--- YOUR OBJECTIVE ---
Copy out each line that includes the word "behind".

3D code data
◇ ◇ ◇ ◇ ◇ ◇ ◇

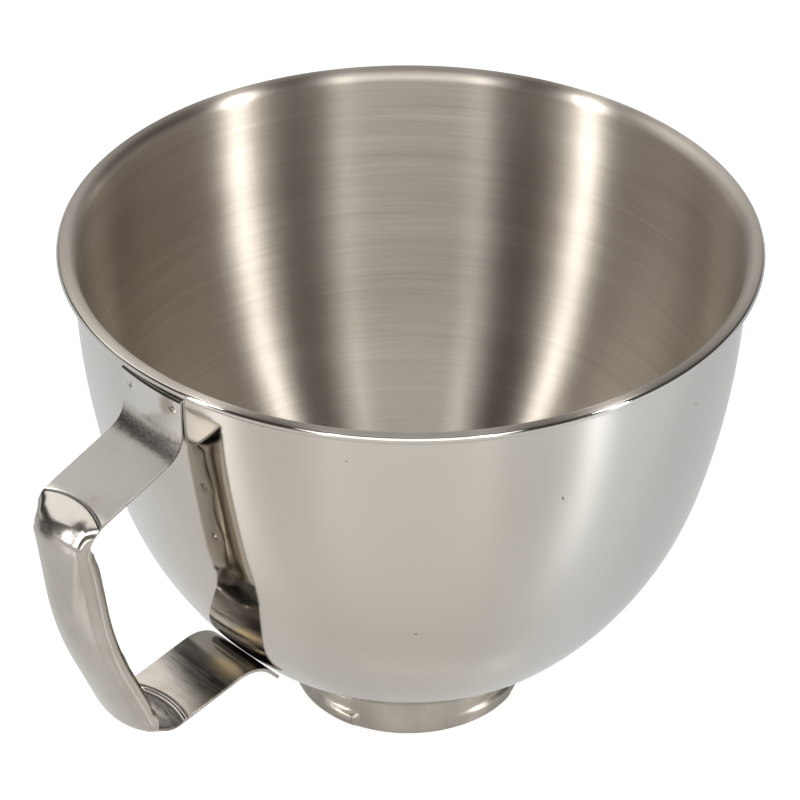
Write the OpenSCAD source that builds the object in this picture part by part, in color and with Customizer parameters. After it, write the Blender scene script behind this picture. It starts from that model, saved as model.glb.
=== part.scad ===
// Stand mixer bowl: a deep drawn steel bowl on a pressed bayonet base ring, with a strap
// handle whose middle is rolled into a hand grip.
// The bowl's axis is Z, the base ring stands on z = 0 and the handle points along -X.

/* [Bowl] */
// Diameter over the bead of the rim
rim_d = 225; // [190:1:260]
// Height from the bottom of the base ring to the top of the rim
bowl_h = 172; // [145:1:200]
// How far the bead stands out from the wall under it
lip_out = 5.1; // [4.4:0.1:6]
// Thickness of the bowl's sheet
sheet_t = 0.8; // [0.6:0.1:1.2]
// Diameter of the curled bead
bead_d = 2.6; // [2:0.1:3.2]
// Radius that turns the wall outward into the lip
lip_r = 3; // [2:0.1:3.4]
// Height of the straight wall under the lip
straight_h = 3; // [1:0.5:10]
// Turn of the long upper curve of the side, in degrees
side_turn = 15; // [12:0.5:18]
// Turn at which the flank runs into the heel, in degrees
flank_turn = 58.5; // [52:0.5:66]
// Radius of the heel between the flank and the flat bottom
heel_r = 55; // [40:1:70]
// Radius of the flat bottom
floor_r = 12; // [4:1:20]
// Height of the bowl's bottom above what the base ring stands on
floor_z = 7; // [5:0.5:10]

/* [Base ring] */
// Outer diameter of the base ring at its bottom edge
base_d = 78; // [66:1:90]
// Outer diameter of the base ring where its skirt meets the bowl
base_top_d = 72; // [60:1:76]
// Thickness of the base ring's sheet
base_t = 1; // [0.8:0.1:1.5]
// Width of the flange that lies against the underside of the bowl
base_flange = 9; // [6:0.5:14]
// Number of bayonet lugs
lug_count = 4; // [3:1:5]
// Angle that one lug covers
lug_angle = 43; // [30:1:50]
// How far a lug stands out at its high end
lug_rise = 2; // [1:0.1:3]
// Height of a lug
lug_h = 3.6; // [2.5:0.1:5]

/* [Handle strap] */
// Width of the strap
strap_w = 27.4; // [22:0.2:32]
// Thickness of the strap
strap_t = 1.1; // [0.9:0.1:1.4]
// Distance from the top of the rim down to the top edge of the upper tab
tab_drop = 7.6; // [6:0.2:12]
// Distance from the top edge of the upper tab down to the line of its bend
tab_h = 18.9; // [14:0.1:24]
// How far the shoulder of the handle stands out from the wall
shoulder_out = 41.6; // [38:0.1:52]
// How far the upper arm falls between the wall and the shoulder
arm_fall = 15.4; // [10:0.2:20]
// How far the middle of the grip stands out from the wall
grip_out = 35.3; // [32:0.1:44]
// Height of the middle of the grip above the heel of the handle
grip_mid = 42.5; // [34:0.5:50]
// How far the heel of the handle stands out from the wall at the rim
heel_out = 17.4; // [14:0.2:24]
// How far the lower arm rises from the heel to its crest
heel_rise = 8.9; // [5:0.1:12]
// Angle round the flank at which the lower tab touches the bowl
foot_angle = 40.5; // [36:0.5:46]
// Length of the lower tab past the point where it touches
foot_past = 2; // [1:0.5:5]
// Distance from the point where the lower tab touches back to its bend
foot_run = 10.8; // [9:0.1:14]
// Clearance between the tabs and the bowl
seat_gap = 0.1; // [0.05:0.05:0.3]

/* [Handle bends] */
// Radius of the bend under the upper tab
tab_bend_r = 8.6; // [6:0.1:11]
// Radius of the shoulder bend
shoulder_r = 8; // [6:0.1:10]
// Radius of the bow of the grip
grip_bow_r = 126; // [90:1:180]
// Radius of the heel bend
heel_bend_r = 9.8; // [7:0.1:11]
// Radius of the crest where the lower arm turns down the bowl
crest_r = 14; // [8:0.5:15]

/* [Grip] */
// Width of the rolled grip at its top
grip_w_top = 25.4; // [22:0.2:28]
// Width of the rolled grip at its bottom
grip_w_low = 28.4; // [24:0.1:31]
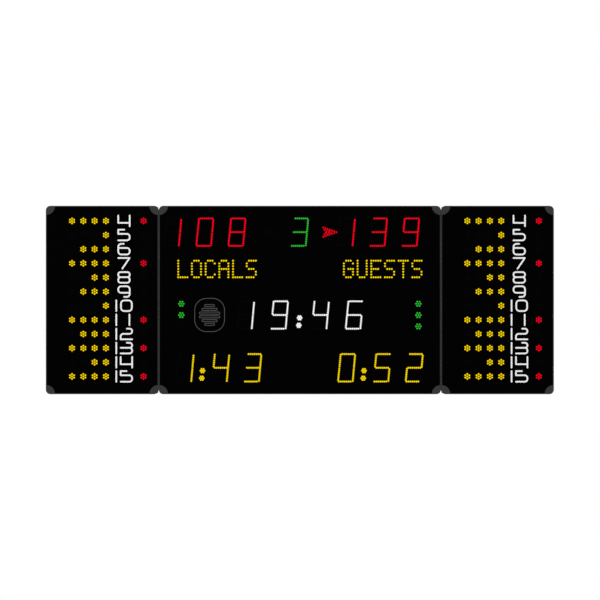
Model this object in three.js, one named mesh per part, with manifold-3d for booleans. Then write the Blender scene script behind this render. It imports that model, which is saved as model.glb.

◇ ◇ ◇ ◇ ◇ ◇ ◇

--- RESULT FOR THIS TASK ---
Write the OpenSCAD source that builds the object in this picture part by part, in color and with Customizer parameters. After it, write the Blender scene script behind this picture. It starts from that model, saved as model.glb.
Model this object in three.js, one named mesh per part, with manifold-3d for booleans. Then write the Blender scene script behind this render. It imports that model, which is saved as model.glb.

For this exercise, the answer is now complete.